The shortage of registered nurses (RNs) in the U.S. could reach as high as 500,000 by 2025 according to a report released by Dr. Peter Buerhaus and colleagues in March 2008. The report, titled The Future of the Nursing Workforce in the United States: Data, Trends and Implications, found that the demand for RNs is expected to grow by 2% to 3% each year.
In a statement released in March 2008, The Council on Physician and Nurse Supply, an independent group of health care leaders based at the University of Pennsylvania, has determined that 30,000 additional nurses should be graduated annually to meet the nation's healthcare needs, an expansion of 30% over the current number of annual nurse graduates.
According to the latest projections from the U.S. Bureau of Labor Statistics published in the November 2007 Monthly Labor Review, more than one million new and replacement nurses will be needed by 2016. Government analysts project that more than 587,000 new nursing positions will be created through 2016 (a 23.5% increase), making nursing the nation’s top profession in terms of projected job growth. www.bls.gov/opub/mlr/2007/11/art5full.pdf
According to a report released by the American Hospital Association in July 2007, U.S. hospitals need approximately 116,000 RNs to fill vacant positions nationwide. This translates into a national RN vacancy rate of 8.1%. The report, titled The 2007 State of America's Hospitals - Taking the Pulse, also found that 44% of hospital CEOs had more difficulty recruiting RNs in 2006 than in 2005.
Based on finding from the Nursing Management Aging Workforce Survey released in July 2006 by the Bernard Hodes Group, 55% of surveyed nurses reported their intention to retire between 2011 and 2020. The majority of those surveyed were nurse managers.
In April 2006, officials with the Health Resources and Services Administration (HRSA) released projections that the nation's nursing shortage would grow to more than one million nurses by the year 2020. In the report titled What is Behind HRSA's Projected Supply, Demand, and Shortage of Registered Nurses?, analysts show that all 50 states will experience a shortage of nurses to varying degrees by the year 2015.

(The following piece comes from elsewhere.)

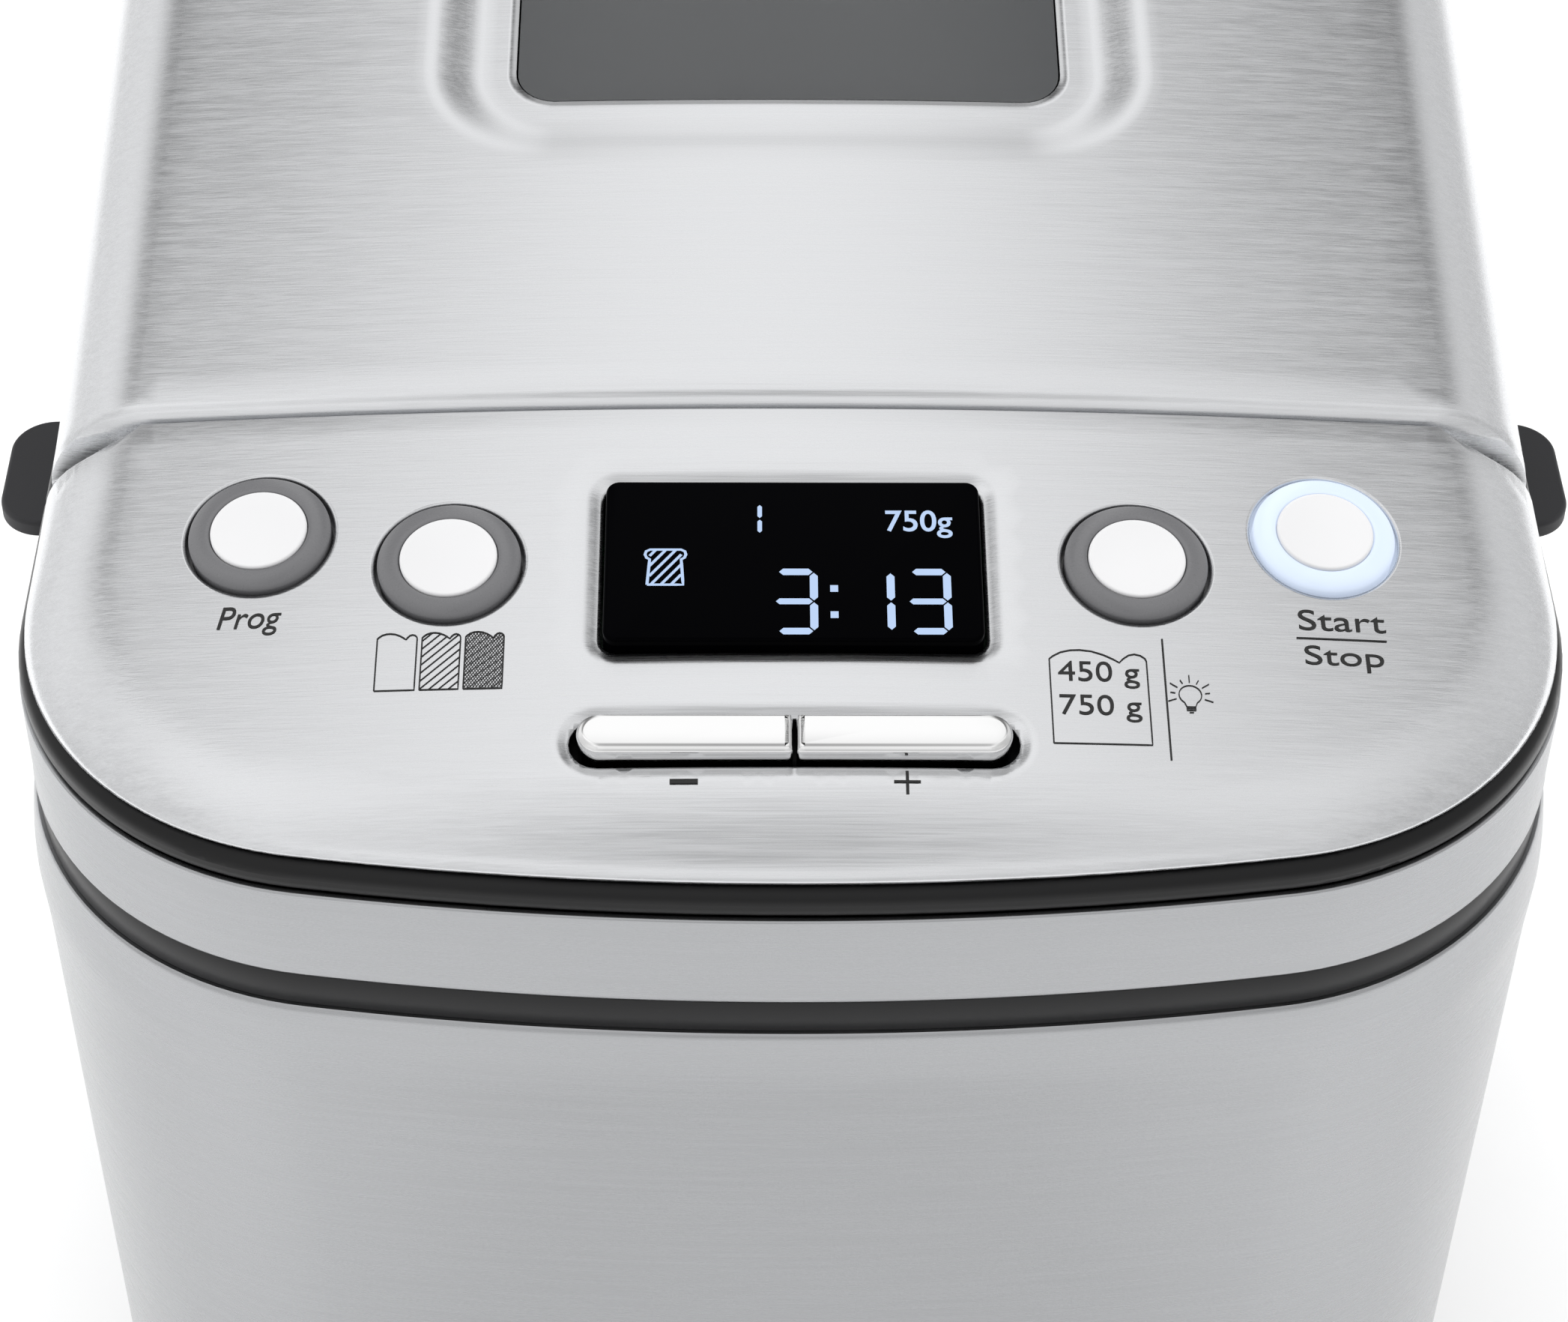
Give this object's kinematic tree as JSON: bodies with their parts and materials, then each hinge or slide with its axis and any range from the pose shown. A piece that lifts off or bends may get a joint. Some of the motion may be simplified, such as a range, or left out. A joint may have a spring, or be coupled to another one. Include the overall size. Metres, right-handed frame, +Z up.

According to a report published in November 2004 as a Web exclusive of Health Affairs, Dr. Peter Buerhaus and colleagues found that "despite the increase in employment of nearly 185,000 hospital RNs since 2001, there is no empirical evidence that the nursing shortage has ended. To the contrary, national surveys of RNs and physicians conducted in 2004 found that a clear majority of RNs (82%) and doctors (81%) perceived shortages where they worked."